The transuranic waste sitting at the Separations Process Research Unit in Schenectady County. N.Y. could head to the Idaho National Laboratory starting in fiscal 2024 to be prepped for final shipment to the Waste Isolation Pilot Plant in New Mexico, according to the Department of Energy’s fiscal year 2022 budget request.
Processing of the Separations Process Research Unit (SPRU) transuranic (TRU) waste at Idaho will then take place between fiscal years 2024 and 2025, according to the Joe Biden administration’s justification for the nearly $7.6 billion request for DOE’s Office of Environmental Management.
DOE had expected to start moving the TRU waste, now held outdoors in Conex boxes at the New York site, to Idaho in 2020 and 2021. The DOE did not respond by press time Thursday to a query about why the process is taking longer than once expected.
While DOE transferred ownership of the SPRU property back to the Office of Naval Reactors in December, some cleanup work remains at the Knolls Atomic Power Laboratory property and SPRU is again budgeted for $15 million in the fiscal year starting Oct. 1, just as it was for fiscal 2021.
Treatment, processing, certification and shipment of up to half of the transuranic waste at SPRU is planned to be part of a nationwide indefinite delivery-indefinite quantity basic ordering agreement task order for waste treatment with DOE. That order should be in place by the end of fiscal year 2021, according to the budget justification.
Remaining chores include moving the TRU off-site, and removal of equipment from an area next to the former H2 Building, DOE has said. The TRU waste is from building sumps and old SPRU processing equipment.
There are two-dozen containers of TRU waste, or possible TRU waste, stored onsite at SPRU under a permit by the New York Department of Environmental Conservation.

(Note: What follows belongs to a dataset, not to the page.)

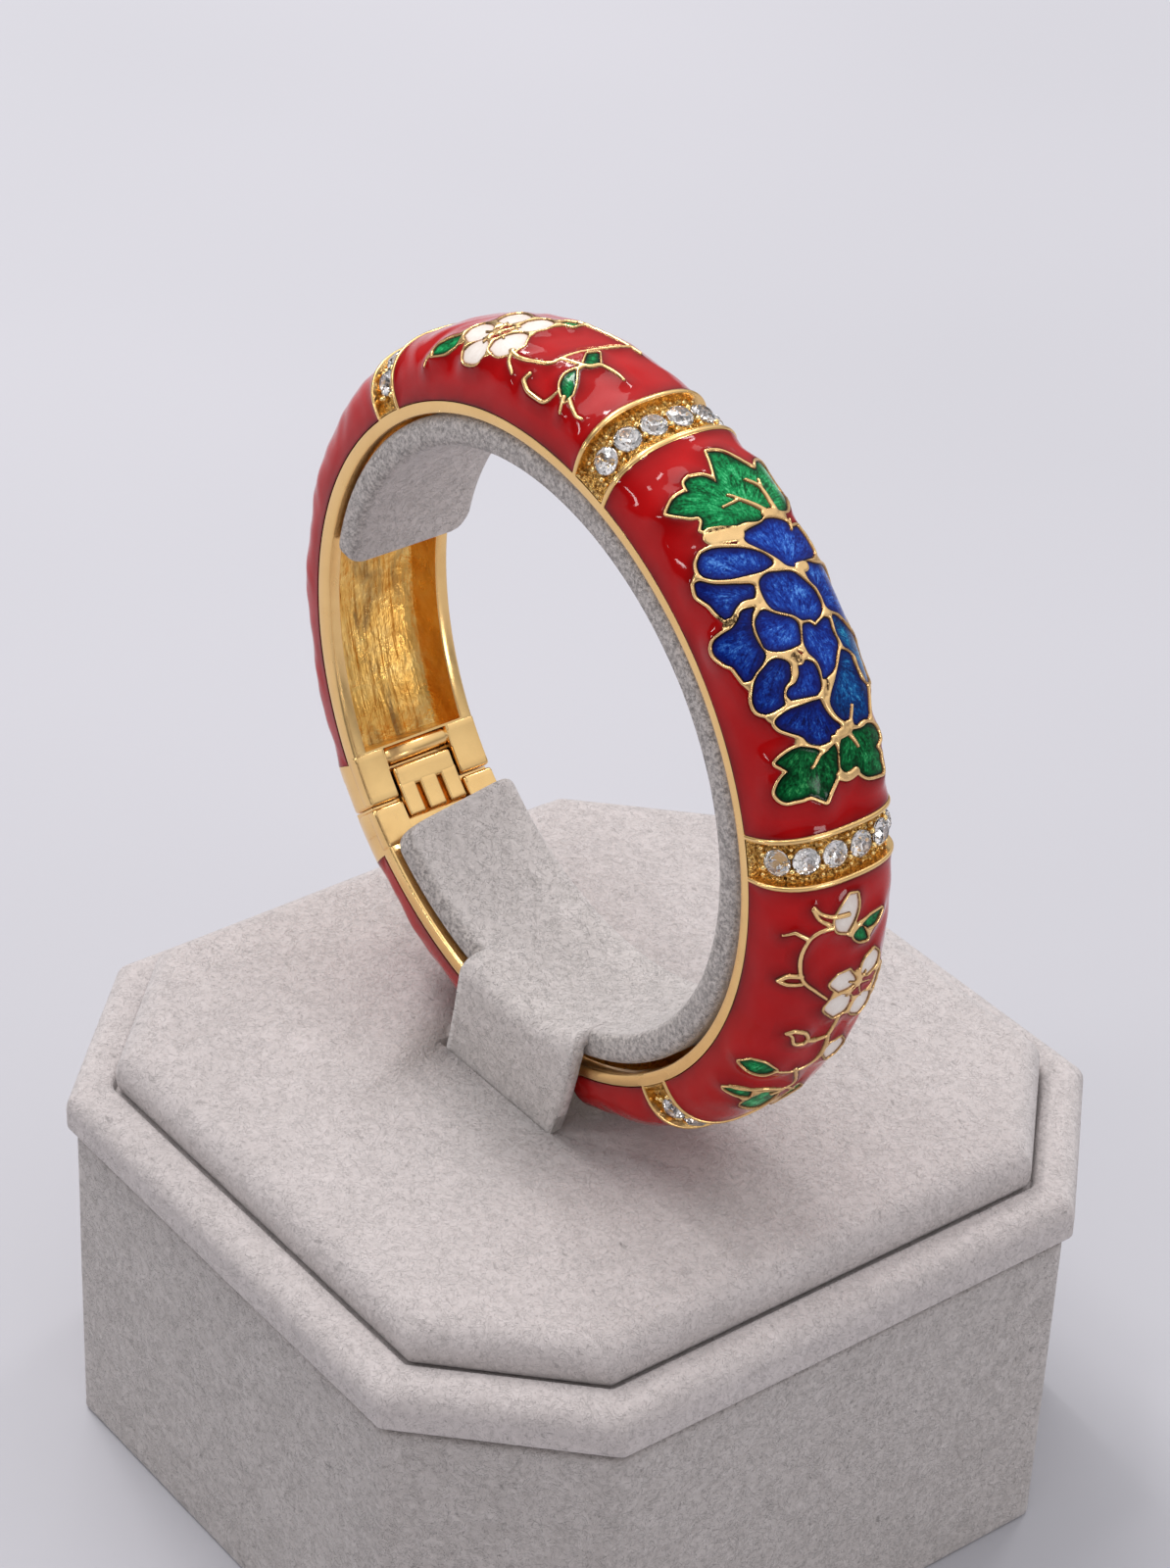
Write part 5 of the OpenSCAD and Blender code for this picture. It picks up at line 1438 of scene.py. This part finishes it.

Some of the material, if found not to be transuranic, could be headed to a low-level radioactive waste site, according to budget material.
The roughly 15-acre SPRU site is located within the larger 170-acre Knolls Atomic Power Laboratory in Niskayuna, N.Y. SPRU housed a pilot plant used in the 1950s to research and develop the means of separating plutonium and uranium from irradiated uranium.